Mr. BELT: You've certainly seen some companies and some company executives saying, well, if Acme is able to offload its pension plans, I'm a competitor, you're going to have the federal government basically subsidizing their labor costs on an on-going basis, I'm going to have to do the same things - for competitive reasons.

LANGFITT: The pension problem goes well beyond accounting rules. Most of the deficit has come from aging sectors like steel and airlines, which have been battered by intense competition. But now, even healthy companies are breaking their pension promises.

Firms like Verizon and IBM have frozen benefits. They're replacing defined payments with 401k plans, which place the risk on employees. Belt says that money-saving strategy could cost companies more later.

Mr. BELT: I think companies may be myopic in their current thinking about these issues, and they're going to be in a position where, 10, 15, 20 years down the road they're going to have a bunch of 60 and 65 year old workers that have only 401k plans, that don't have that stable income stream, and the employees are going to understand that they don't have enough money to retire on. They're going to want to stay.

LANGFITT: Companies won't be able to toss them out on the street because of age discrimination laws.

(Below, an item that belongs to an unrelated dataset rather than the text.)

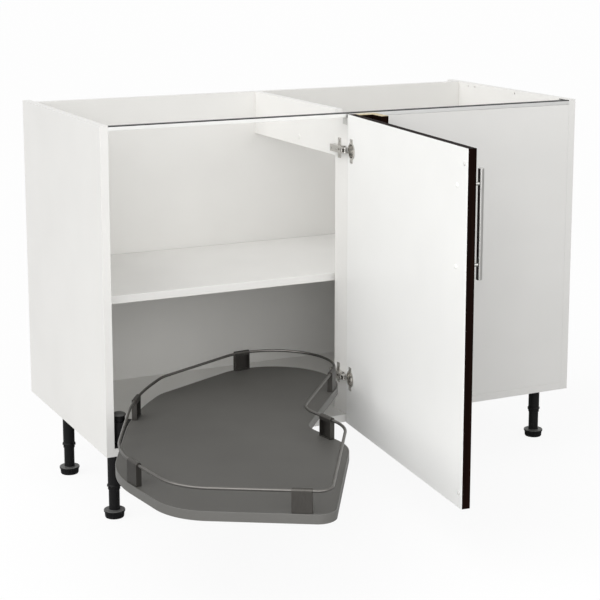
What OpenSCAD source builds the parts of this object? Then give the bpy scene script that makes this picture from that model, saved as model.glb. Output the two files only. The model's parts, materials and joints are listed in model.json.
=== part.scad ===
// Corner base cabinet: blind-corner carcass, one hinged door, a kidney tray that swings out
// Millimetres. X right, Y back, Z up. The origin is the centre of the front left foot on the floor.

/* [Carcass] */
// Outside width of the carcass
carcass_w = 1200; // [1000:10:1400]
// Outside depth of the carcass
carcass_d = 560; // [540:5:640]
// Height of the carcass without its legs
carcass_h = 720; // [640:10:900]
// Thickness of the carcass boards
board_t = 18; // [15:0.5:19]
// Service void behind the back panel
back_void = 42; // [20:1:60]
// Depth of the post that carries the door
post_d = 60; // [50:1:90]
// Height of the rail from the post to the back panel
cross_rail_h = 105; // [60:1:140]
// Height of the shelf's top above the carcass bottom edge
shelf_rise = 337; // [300:1:420]
// Gap between the carcass front and the shelf front
shelf_setback = 75; // [66:1:150]

/* [Steel front rail] */
// Sheet thickness of the front rail and its bracket
rail_t = 1.5; // [1:0.1:2]
// Height of the front rail's lip
rail_lip_h = 10; // [6:0.5:16]
// Depth of the front rail's top flange
rail_flange_d = 16; // [10:1:30]

/* [Corner post] */
// Thickness of the two corner post boards
corner_t = 18; // [15:0.5:19]
// Length of the board that lies on the blank panel
corner_leg_a = 51; // [45:1:70]
// How far the other board stands out in front of the carcass
corner_leg_b = 58; // [45:1:80]

/* [Door] */
// Thickness of the door board
door_t = 17.5; // [15:0.5:22]
// Thickness of the door's white inner face
liner_t = 1.5; // [1:0.1:2]
// Gap between the door and the carcass front
door_gap = 3; // [2.6:0.1:4]
// Gap at each side edge of the door
door_reveal = 2; // [1.5:0.1:3]
// Gap between the door top and the carcass top
door_top_gap = 5; // [3:0.5:8]
// Angle at which the door stands open
door_open = 84.5; // [0:0.5:104]

/* [Hinges] */
// Diameter of the hinge cup
cup_dia = 35; // [30:1:36]
// Depth of the hinge cup
cup_depth = 11.5; // [10:0.5:12]
// Distance from the door edge to the cup's centre
cup_inset = 22.5; // [21:0.5:24]
// Height of the lower hinge above the door's bottom edge
hinge_low = 110; // [80:1:160]
// Distance from the door's top edge to the upper hinge
hinge_high = 80; // [60:1:160]

/* [Handle] */
// Diameter of the handle bar
bar_dia = 12; // [10:0.5:14]
// Length of the handle bar
bar_len = 221; // [180:1:320]
// Distance between the handle's fixing screws
bar_centres = 160; // [96:32:160]
// Clear finger space between the door and the bar
bar_space = 26; // [24:1:40]
// Distance from the door's free edge to the bar
bar_inset = 43; // [30:1:70]
// Distance from the door's top to the bar's top end
bar_drop = 45; // [30:1:120]

/* [Legs] */
// Height of the legs
leg_h = 150; // [120:1:180]
// Diameter of the leg's screw foot
screw_dia = 24; // [18:0.5:26]
// Wall of the leg's sleeve
sleeve_wall = 1.5; // [1.2:0.1:4]
// Diameter of the foot disc
foot_dia = 47; // [40:1:60]
// Height of the foot disc
foot_h = 18; // [12:1:22]

/* [Tray] */
// Thickness of the tray board
tray_t = 18; // [16:0.5:22]
// Height of the tray's underside above the bottom panel
tray_rise = 88; // [86:1:140]
// Diameter of the tray's rail wire
wire_dia = 6; // [5:0.5:8]
// Height of the rail wire's centre above the tray board
rail_rise = 40; // [30:1:60]
// Distance from the tray's edge to the rail wire
rail_inset = 8; // [8:0.5:12]

/* [Swing mechanism] */
// Diameter of the fixed column
column_dia = 26; // [22:0.5:30]
// Width of the swing arm
arm_w = 34; // [30:1:44]
// Thickness of the swing arm and the tray carrier
arm_t = 6; // [5:0.5:8]

/* [Hidden] */
$fn = 48;

wood_white = [0.91, 0.91, 0.90];
wood_dark = [0.20, 0.15, 0.12];
plastic_black = [0.07, 0.07, 0.07];
steel = [0.72, 0.72, 0.71];
nickel = [0.66, 0.66, 0.65];
tray_grey = [0.38, 0.37, 0.36];
edging_grey = [0.74, 0.73, 0.71];
clip_grey = [0.80, 0.80, 0.78];
bumper_clear = [0.85, 0.85, 0.83];

seat = 0.3;
half_w = carcass_w / 2;
inner_x = half_w - board_t;
top_z = leg_h + carcass_h;
floor_z = leg_h + board_t;
back_y = carcass_d - back_void - board_t;
front_z = top_z - rail_t - rail_lip_h - 1;
post_x = -board_t;
shelf_z = leg_h + shelf_rise;

// Shelf pegs stand the same distance from the shelf's front and back edges
peg_r = 2.5;
peg_len = 18;
peg_sink = 10;
peg_margin = 37;
PEG_Y = [shelf_setback + peg_margin, back_y - peg_margin];

// Holes for a worktop bracket, at these distances in front of the back panel
BRACKET_HOLES = [266, 79, 46];
bracket_hole_r = 2.5;
bracket_hole_deep = 11;
bracket_hole_down = 8;

// The cover cap hides the screw that holds the cross rail
cover_cap_r = 6;
cover_cap_t = 1.5;
cover_cap_y = 33;
cover_cap_z = 21;

// The front rail hangs just under the sides' top edges
rail_top = top_z - 2;
tab_h = 22;
tab_left_d = 16;
tab_right_d = 40;
bracket_y0 = 2;
bracket_y1 = 21;
bracket_h = 27;
bracket_x1 = -3;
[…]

In addition to the corporate pension problems, Belt says most people just aren't saving enough on their own for retirement.

Mr. BELT: If a couple reaches age 65, there's a one-in-two chance that one of them will live to be age 92 and a one-in-four chance that one of them will live to be age 97. Now how many people are setting aside enough resources to live for another 30-some years? Probably not too many.

LANGFITT: Belt says his decision to leave had nothing to do with his agency's ballooning deficit or the wrangling over a solution on Capital Hill. Instead he says, it was about money. His agency position tops out at $152,000 a year. Belt, who's 47, says he needs to make more in the private sector to put his two daughters through school.

Frank Langfitt, NPR News, Washington.

(Soundbite of music)

INSKEEP: Maybe he's saving money for retirement.

For NPR News, it's MORNING EDITION. I'm Steve Inskeep.

WERTHEIMER: And I'm Linda Wertheimer.